TBMM'de beş milletvekili olan İYİ Parti'nin grup kurabilmesi ve dolayısıyla 24 Haziran'a (2018) alınan seçimlere katılmasının önündeki engel kalksın diye CHP’den 15 milletvekili istifa ettirilerek İYİ Parti’ye katılması ki bu istifa eden vekillerin içinde şimdiki İzmit belediye Başkanı Fatma Kaplan Hürriyet de vardı.
En son Cumhurbaşkanlığı seçimleri öncesi oluşturulan 6’lı masadan kalkmasıyla Akşener, bu seçimin iktidara altın tepsiyle sunulmasında öncülük etti.
Partisinin genel başkanlığını bırakarak uzun süredir sessizliğini koruyan Akşener’in yeni hamleleri Türk siyasetinde heyecanla bekleniyor.
SONUÇ OLARAK…
Meral Akşener’in siyaset sahnesindeki hikayesi, belki de Türkiye’nin çok partili geçmişine dair en çarpıcı derslerden birini sunuyor. Siyaset, tutarlılığın ve duruşun en çok sorgulandığı alanlardan biridir.
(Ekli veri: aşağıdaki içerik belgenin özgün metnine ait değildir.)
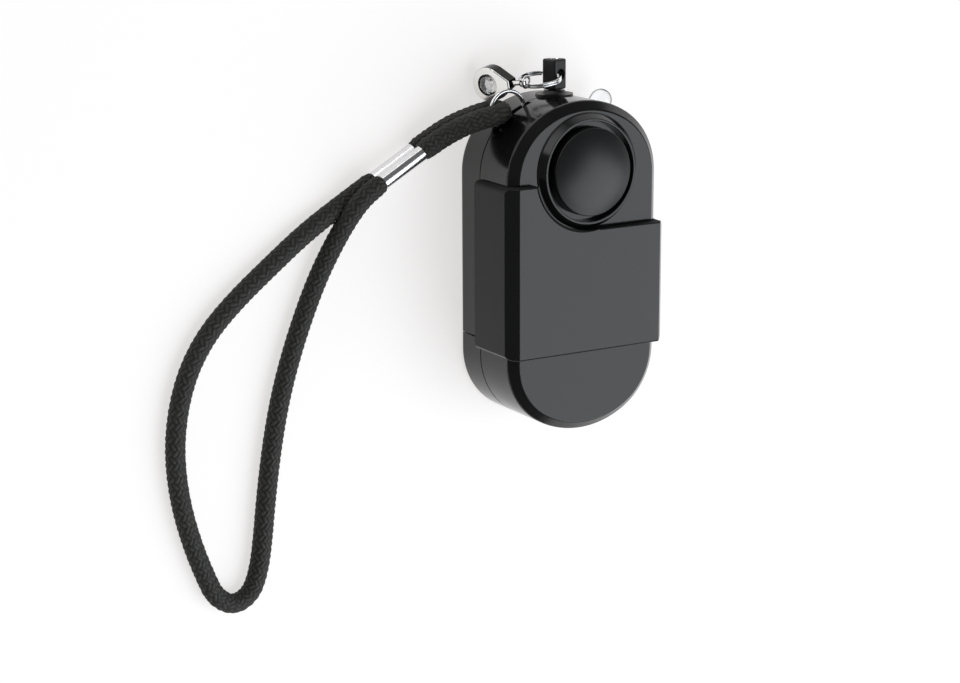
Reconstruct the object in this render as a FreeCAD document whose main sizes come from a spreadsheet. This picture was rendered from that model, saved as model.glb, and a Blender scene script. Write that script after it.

Eğer liderler bu sorgulamadan kaçamıyorsa, sebebi izledikleri yoldur. Akşener’in siyasi kararlarının ve gelgitlerinin, toplumun hafızasında nasıl bir yer edineceğini zaman gösterecek.
Ancak bugünün eleştirileri, bu yolculuğun bir karne gibi önümüze serilmesini sağlıyor.